##### Extracted records

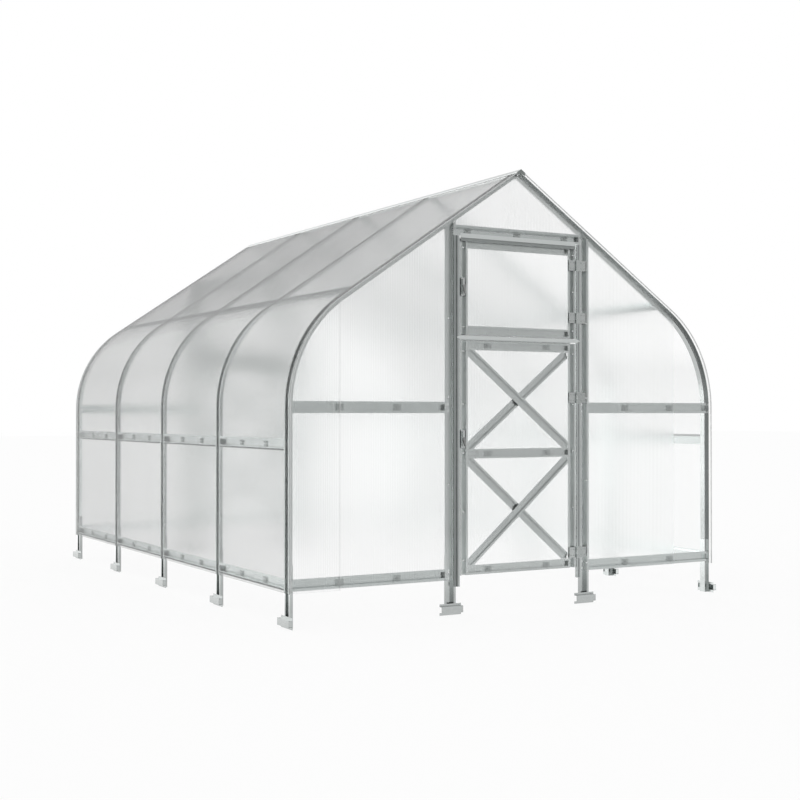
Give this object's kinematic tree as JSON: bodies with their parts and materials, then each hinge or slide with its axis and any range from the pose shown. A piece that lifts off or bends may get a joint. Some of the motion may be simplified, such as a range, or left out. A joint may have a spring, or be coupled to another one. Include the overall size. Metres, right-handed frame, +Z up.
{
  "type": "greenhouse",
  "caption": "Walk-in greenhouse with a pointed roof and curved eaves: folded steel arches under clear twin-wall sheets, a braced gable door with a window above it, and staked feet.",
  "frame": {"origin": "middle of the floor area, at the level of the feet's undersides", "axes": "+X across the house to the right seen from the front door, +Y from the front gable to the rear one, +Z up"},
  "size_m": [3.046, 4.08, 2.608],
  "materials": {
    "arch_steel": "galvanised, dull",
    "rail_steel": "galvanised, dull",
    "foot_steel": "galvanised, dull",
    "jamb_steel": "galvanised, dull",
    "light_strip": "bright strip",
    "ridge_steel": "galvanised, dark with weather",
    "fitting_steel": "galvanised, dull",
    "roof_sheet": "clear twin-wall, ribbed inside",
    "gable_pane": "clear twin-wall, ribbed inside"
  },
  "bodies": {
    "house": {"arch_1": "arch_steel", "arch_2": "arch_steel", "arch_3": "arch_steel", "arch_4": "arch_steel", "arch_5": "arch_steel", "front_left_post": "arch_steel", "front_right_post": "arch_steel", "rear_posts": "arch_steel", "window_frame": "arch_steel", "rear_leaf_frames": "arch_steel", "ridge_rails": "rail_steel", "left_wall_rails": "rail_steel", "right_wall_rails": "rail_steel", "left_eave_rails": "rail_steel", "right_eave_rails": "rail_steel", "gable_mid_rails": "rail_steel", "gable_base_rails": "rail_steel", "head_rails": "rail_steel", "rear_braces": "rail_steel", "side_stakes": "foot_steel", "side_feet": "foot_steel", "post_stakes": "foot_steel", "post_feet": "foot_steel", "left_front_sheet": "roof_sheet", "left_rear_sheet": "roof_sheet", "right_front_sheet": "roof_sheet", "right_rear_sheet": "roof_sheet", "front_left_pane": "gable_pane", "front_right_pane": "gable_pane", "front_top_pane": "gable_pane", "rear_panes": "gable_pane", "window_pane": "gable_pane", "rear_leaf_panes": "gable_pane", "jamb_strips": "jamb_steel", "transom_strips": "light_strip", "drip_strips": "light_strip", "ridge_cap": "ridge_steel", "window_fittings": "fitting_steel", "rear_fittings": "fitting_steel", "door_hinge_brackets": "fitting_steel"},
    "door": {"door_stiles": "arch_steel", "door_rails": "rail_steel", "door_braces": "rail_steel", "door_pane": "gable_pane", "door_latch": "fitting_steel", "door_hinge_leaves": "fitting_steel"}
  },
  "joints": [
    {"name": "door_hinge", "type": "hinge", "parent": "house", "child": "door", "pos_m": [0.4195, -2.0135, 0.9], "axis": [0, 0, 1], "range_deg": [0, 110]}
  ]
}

##########
##### Extracted records

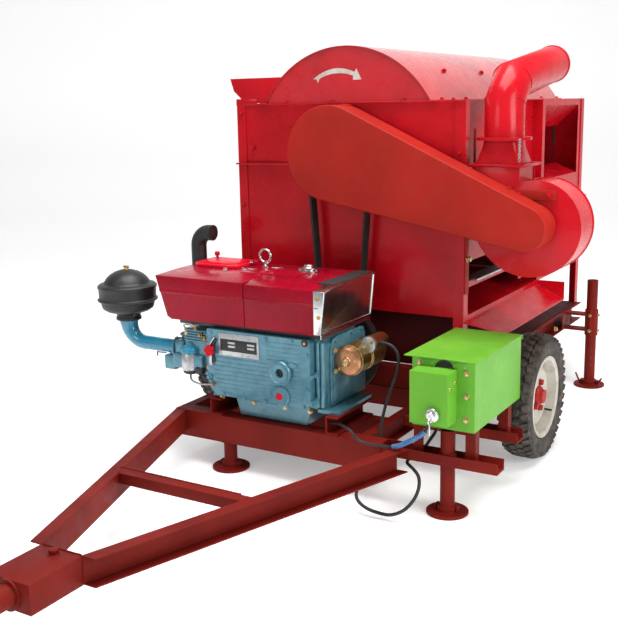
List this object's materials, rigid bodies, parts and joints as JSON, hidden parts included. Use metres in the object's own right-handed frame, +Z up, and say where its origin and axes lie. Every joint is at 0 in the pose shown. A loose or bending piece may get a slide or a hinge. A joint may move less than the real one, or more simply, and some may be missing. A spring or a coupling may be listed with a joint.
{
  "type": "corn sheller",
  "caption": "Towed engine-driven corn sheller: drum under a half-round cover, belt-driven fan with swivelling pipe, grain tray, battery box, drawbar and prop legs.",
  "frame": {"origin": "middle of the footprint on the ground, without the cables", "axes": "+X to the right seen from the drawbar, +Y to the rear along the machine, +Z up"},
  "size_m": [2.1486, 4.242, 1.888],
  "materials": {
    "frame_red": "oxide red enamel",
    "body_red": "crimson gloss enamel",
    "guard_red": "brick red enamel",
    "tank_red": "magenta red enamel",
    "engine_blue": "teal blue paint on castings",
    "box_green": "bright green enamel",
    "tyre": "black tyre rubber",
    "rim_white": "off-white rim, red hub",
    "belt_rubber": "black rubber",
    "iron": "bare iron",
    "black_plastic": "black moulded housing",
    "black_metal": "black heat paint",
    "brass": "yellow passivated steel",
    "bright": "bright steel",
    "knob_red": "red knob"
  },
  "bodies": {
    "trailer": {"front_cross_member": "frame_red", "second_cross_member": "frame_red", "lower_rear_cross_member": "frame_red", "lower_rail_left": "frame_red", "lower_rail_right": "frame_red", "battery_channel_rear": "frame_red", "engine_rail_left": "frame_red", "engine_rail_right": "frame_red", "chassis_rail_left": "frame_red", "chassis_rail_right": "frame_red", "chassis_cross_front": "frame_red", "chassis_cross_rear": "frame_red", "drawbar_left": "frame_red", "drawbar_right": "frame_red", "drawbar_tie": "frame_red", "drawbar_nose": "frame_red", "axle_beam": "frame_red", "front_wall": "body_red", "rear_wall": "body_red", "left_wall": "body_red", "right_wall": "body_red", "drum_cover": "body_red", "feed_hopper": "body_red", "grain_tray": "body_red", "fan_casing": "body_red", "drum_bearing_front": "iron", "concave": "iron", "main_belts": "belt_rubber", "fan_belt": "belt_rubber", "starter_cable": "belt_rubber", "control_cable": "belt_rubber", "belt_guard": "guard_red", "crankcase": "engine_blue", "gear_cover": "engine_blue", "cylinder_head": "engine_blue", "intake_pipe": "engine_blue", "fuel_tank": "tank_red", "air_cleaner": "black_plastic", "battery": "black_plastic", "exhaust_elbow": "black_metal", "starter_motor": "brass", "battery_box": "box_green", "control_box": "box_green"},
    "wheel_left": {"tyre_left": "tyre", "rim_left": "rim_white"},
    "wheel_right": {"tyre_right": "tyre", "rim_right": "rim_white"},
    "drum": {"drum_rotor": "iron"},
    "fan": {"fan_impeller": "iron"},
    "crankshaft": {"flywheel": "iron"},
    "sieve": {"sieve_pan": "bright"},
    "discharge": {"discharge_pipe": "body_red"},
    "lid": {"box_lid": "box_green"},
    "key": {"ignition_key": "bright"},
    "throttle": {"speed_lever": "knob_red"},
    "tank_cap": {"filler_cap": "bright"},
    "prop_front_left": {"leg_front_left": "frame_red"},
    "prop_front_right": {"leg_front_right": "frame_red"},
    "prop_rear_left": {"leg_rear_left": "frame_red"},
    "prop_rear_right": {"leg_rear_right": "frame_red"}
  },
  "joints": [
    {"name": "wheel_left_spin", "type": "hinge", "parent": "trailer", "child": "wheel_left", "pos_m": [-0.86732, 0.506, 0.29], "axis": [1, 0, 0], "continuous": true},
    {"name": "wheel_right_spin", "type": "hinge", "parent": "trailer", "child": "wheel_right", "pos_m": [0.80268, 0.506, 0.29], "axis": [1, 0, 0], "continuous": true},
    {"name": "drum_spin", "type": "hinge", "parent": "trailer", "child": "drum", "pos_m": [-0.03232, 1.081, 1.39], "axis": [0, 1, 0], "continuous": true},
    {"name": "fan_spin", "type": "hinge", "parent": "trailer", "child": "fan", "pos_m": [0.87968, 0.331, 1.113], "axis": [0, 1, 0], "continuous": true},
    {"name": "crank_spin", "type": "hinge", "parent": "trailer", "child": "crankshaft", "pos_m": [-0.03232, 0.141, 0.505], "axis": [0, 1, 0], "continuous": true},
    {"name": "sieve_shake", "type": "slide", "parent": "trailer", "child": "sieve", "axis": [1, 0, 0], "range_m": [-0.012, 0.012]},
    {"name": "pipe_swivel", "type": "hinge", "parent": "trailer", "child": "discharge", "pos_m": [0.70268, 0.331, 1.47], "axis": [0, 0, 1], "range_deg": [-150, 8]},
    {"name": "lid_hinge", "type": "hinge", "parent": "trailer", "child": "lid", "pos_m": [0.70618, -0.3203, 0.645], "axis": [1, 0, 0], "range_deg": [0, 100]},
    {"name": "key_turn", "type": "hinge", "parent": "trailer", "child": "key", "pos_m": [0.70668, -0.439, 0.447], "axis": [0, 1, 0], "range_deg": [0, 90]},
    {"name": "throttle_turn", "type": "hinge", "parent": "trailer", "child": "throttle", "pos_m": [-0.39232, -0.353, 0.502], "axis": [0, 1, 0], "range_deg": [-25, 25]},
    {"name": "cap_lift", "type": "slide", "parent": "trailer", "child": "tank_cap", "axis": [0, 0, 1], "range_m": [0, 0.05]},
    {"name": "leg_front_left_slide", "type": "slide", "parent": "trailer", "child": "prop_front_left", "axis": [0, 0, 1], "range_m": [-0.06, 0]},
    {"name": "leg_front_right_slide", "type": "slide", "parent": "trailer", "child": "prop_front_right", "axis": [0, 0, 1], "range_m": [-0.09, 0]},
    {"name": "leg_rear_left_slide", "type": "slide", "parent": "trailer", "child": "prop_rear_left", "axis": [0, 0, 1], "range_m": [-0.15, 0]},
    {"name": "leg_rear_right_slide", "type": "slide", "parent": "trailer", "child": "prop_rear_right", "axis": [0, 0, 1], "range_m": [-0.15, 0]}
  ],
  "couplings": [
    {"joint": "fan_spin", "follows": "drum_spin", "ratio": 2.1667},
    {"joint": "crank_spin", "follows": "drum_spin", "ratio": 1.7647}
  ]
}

##########

Stated problem
Identify each line containing the string "materials" and copy it out.

Output of the task
Give this object's kinematic tree as JSON: bodies with their parts and materials, then each hinge or slide with its axis and any range from the pose shown. A piece that lifts off or bends may get a joint. Some of the motion may be simplified, such as a range, or left out. A joint may have a spring, or be coupled to another one. Include the overall size. Metres, right-handed frame, +Z up.
  "materials": {
List this object's materials, rigid bodies, parts and joints as JSON, hidden parts included. Use metres in the object's own right-handed frame, +Z up, and say where its origin and axes lie. Every joint is at 0 in the pose shown. A loose or bending piece may get a slide or a hinge. A joint may move less than the real one, or more simply, and some may be missing. A spring or a coupling may be listed with a joint.
  "materials": {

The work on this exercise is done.